• _MATERIAL_
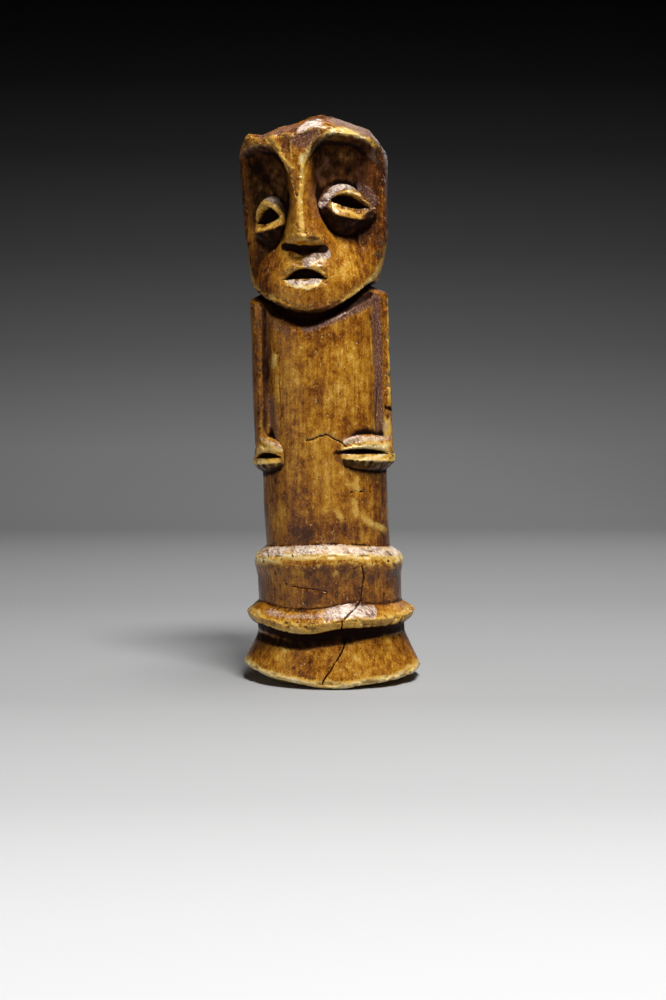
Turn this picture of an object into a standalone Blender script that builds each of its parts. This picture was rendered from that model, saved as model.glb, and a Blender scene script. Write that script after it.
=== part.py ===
"""Lega bone figure: one carved bone, standing on the underside of its own foot.

The figure is a ball of rings and columns, pulled onto a leaning shaft and then carved inwards
and outwards by named functions of the angle round it and the height. The front faces -Y.
HEIGHT is in millimetres. Every other length is in units of 1/150 of the height, which is one
millimetre at the real size, and every angle is in degrees, from the front towards +X.
"""

import collections
import math

import bmesh
import bpy
import numpy as np

HEIGHT = 150.0
METRES = 0.001

COLUMNS = 300
ROWS = 440
TRIANGLES = 9400
CROWN_SHARE = 0.10
UNDERSIDE_SHARE = 0.08

LEAN = 0.0347
BASE_SHIFT = 0.35
DEPTH_RATIO = 0.90
FACE_TURN = -10.0

FOOT_RADIUS = 23.85
FOOT_WAIST_RADIUS = 19.8
FOOT_RIM_FRONT = 0.5
FOOT_RIM_SIDE = 3.2
FOOT_FLARE_TOP = 12.8
CONTACT_SHARE = 0.74
FLAT_WITHIN = 0.02

RING_2_RADIUS = 22.7
RING_2_LOWER = 16.2
RING_2_JOINT = 20.9
BAND_RADIUS = 19.2
RING_1_RADIUS = 20.0
RING_1_EDGE = 32.0
RING_1_JOINT = 35.7
SHAFT_RADIUS = 16.6

ARM_RISE = 1.9
ARM_BACK = 118.0
LEFT_ARM_FRONT = 61.0
RIGHT_ARM_FRONT = 72.0
ARM_GROOVE = 0.55
ARM_FOOT = 62.3
RIGHT_HAND_LINE = 60.2
LEFT_HAND_LINE = 59.2
BASE_SHIFT_HEIGHT = 38.0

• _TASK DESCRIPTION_
Copy each line of the listing in which the word "from" can be found.

• _SOLUTION TO THE PROBLEM_
Turn this picture of an object into a standalone Blender script that builds each of its parts. This picture was rendered from that model, saved as model.glb, and a Blender scene script. Write that script after it.
millimetre at the real size, and every angle is in degrees, from the front towards +X.